→ **WHAT THE EXERCISE ASKS**: Restate, word for word, every line of the data.

→ **SOURCE MATERIAL**:
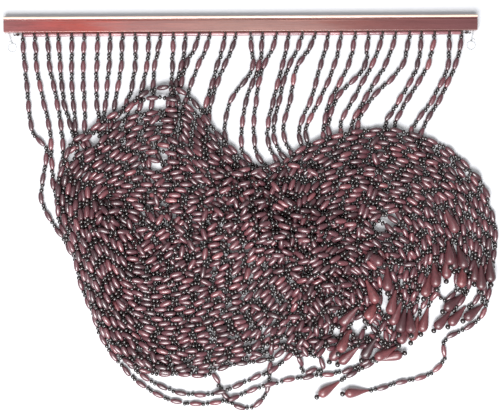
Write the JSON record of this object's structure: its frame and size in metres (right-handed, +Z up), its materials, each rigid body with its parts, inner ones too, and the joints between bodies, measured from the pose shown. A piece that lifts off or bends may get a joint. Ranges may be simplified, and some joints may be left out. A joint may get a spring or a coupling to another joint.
{
  "type": "bead curtain with hanging bar",
  "caption": "Door curtain of wooden bead strands with pear-shaped end drops, laced under a varnished bar and laid down flat in a reversed S.",
  "frame": {"origin": "middle of the whole object's box, on the surface it lies on", "axes": "+X along the bar to the right as seen from above with the bar at the top, +Y from the heap towards the bar, +Z up from the surface"},
  "size_m": [0.9368, 0.7484, 0.0456],
  "materials": {
    "lacquered_wood": "gloss varnish over red mahogany stain",
    "beads": "gloss varnish over dark mahogany stain",
    "clear_line": "clear nylon line"
  },
  "bodies": {
    "root": {"bar": "lacquered_wood", "bead_comb": "beads", "hang_loop_left": "clear_line", "hang_loop_right": "clear_line"}
  },
  "joints": []
}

→ **TASK OUTPUT**:
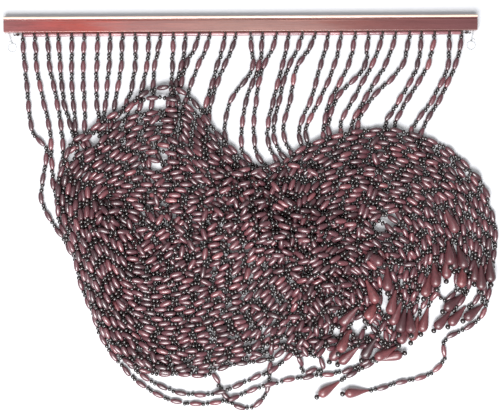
Write the JSON record of this object's structure: its frame and size in metres (right-handed, +Z up), its materials, each rigid body with its parts, inner ones too, and the joints between bodies, measured from the pose shown. A piece that lifts off or bends may get a joint. Ranges may be simplified, and some joints may be left out. A joint may get a spring or a coupling to another joint.
{
  "type": "bead curtain with hanging bar",
  "caption": "Door curtain of wooden bead strands with pear-shaped end drops, laced under a varnished bar and laid down flat in a reversed S.",
  "frame": {"origin": "middle of the whole object's box, on the surface it lies on", "axes": "+X along the bar to the right as seen from above with the bar at the top, +Y from the heap towards the bar, +Z up from the surface"},
  "size_m": [0.9368, 0.7484, 0.0456],
  "materials": {
    "lacquered_wood": "gloss varnish over red mahogany stain",
    "beads": "gloss varnish over dark mahogany stain",
    "clear_line": "clear nylon line"
  },
  "bodies": {
    "root": {"bar": "lacquered_wood", "bead_comb": "beads", "hang_loop_left": "clear_line", "hang_loop_right": "clear_line"}
  },
  "joints": []
}